= Psylli =

The Psylli (Seli) were a native Libyan tribe inhabiting Ancient Libya.

==Historical accounts==

Pliny the Elder (Hist. Nat., vii 14) places the Psylli on the Syrtic coast above the Garamantes, and gives Psyllikos Kolpos as an early name of the Syrtic Gulf.

According to John C. Murphy, "the Psylli were the displaced remnants of an ancient Libyan tribe that lived on the Gulf of Sidra. Conquered by the nomadic Nasamones, the Psylli became a well-known snake-charming sect."

Of the Psylli, Herodotus described "a tribe that met with extinction" after the desert wind dried up their water holes (IV.173). Pliny the Elder said that they were "almost exterminated" in a war with their neighbours, the Nasamones, but the descendants of those who escaped "survive today in a few places" (VII.2.14). Strabo does not mention an unsuccessful war against either the desert wind or the Nasamones but only that the Psylli were still in existence, occupying "a barren and arid region" (XVII.3.23) below the Nasamones. Later writers, especially poets, bestowed on the Psylli a reputation as great snake charmers.
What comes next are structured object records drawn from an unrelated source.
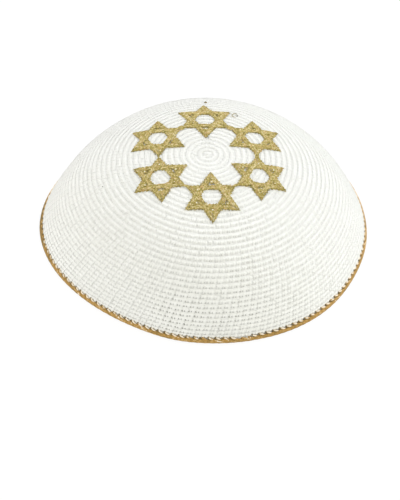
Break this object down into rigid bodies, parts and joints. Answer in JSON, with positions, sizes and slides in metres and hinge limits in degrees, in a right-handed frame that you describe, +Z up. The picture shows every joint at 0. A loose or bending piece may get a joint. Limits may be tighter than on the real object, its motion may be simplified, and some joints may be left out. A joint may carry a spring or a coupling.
{
  "type": "crocheted skullcap",
  "caption": "White crocheted skullcap with gold embroidered six-pointed stars in a ring round its centre and a gold-brown overcast rim.",
  "frame": {"origin": "middle of the rim's outline, on the plane that the rim rests on", "axes": "+Z up through the crown, -Y towards the front, where the crown is steepest, and +X to the right as seen from the front"},
  "size_m": [0.1602, 0.156, 0.0529],
  "materials": {
    "white_cotton": "white cotton yarn, crocheted in rounds",
    "gold_thread": "gold metallic embroidery thread",
    "caramel_thread": "gold-brown yarn, overcast round the rim"
  },
  "bodies": {
    "root": {"crown": "white_cotton", "star_1": "gold_thread", "star_2": "gold_thread", "star_3": "gold_thread", "star_4": "gold_thread", "star_5": "gold_thread", "star_6": "gold_thread", "edging": "caramel_thread"}
  },
  "joints": []
}
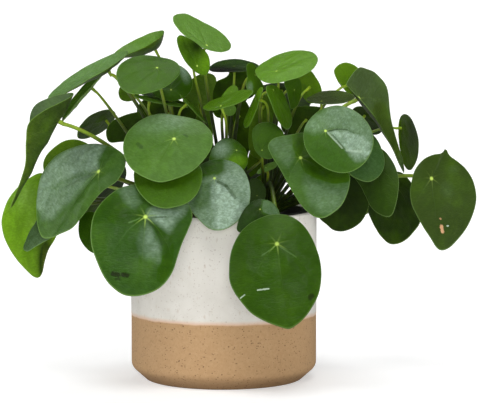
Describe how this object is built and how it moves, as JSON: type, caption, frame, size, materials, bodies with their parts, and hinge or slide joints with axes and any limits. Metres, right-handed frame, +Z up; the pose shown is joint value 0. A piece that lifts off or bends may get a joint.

In his Roman History, Cassius Dio makes reference to the Psylli as being sought out by Octavian to draw out the snake venom with which Cleopatra had poisoned herself (LI.14). According to Dio, the Psylli were completely immune to snake bites and were all male (LI.14). Lucan, speaking of the Psylli, whose peculiar property it was to be unhurt by the bite of serpents with which their country abounded, wrote:

Of all who scorching Afric's sun endure,

None like the swarthy Psyllians are secure:

With healing gifts and privileges graced,

Well in the land of serpents were they placed:

Truce with the dreadful tyrant death they have,

And border safely on his realm the grave.
— Pharsalia ix. 891, trans. by Rowe

==Customs==

It is claimed that the Psylli employed tests by animals in order to find out if their offspring was genuine and at the same time if their wives were faithful. Infant Psylli were subjected to snake-bites. If the infant died of the snakebite, illegitimacy was supposed to be implied.